INSTRUCTION => Copy each line holding the string "that".

## START DATA EXCERPT

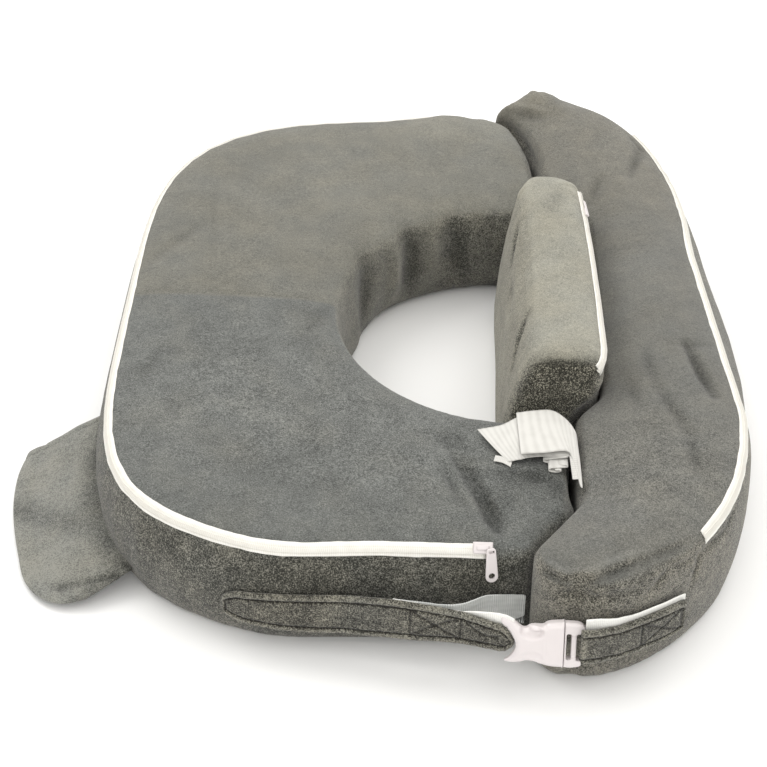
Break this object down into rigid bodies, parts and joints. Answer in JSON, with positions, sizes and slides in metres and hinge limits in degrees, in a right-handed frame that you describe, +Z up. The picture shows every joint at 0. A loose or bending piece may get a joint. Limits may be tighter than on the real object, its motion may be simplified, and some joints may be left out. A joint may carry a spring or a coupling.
{
  "type": "twin nursing pillow",
  "caption": "Wrap-around feeding pillow for twins: a U-shaped plush cushion closed by a back cushion, with a lumbar cushion, zips, waist strap and buckle.",
  "frame": {"origin": "middle of the pillow's footprint, on the surface that it lies on", "axes": "+X from the front cushion's side to the back cushion's side, +Y from the buckle's end to the far end, +Z up"},
  "size_m": [0.6714, 0.8108, 0.167],
  "materials": {
    "front_plush": "short grey plush",
    "back_plush": "short grey plush",
    "lumbar_plush": "short grey plush with its nap towards the light",
    "zip_tape": "off-white woven zip tape with a coil",
    "webbing": "white woven webbing",
    "elastic": "pale ribbed elastic",
    "buckle_plastic": "white moulded plastic",
    "label_satin": "white satin, blank"
  },
  "bodies": {
    "root": {"front_cushion": "front_plush", "back_cushion": "back_plush", "lumbar_cushion": "lumbar_plush", "front_zip": "zip_tape", "front_zip_slider": "buckle_plastic", "front_zip_puller": "buckle_plastic", "back_zip": "zip_tape", "lumbar_zip": "zip_tape", "lumbar_zip_slider": "buckle_plastic", "side_pocket": "front_plush", "front_strap": "front_plush", "front_strap_webbing": "webbing", "elastic_webbing": "elastic", "back_strap": "back_plush", "back_strap_webbing": "webbing", "buckle_socket": "buckle_plastic", "buckle_plug": "buckle_plastic", "care_label": "label_satin"}
  },
  "joints": []
}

## END DATA EXCERPT

RIGHT ANSWER =>
Break this object down into rigid bodies, parts and joints. Answer in JSON, with positions, sizes and slides in metres and hinge limits in degrees, in a right-handed frame that you describe, +Z up. The picture shows every joint at 0. A loose or bending piece may get a joint. Limits may be tighter than on the real object, its motion may be simplified, and some joints may be left out. A joint may carry a spring or a coupling.
  "frame": {"origin": "middle of the pillow's footprint, on the surface that it lies on", "axes": "+X from the front cushion's side to the back cushion's side, +Y from the buckle's end to the far end, +Z up"},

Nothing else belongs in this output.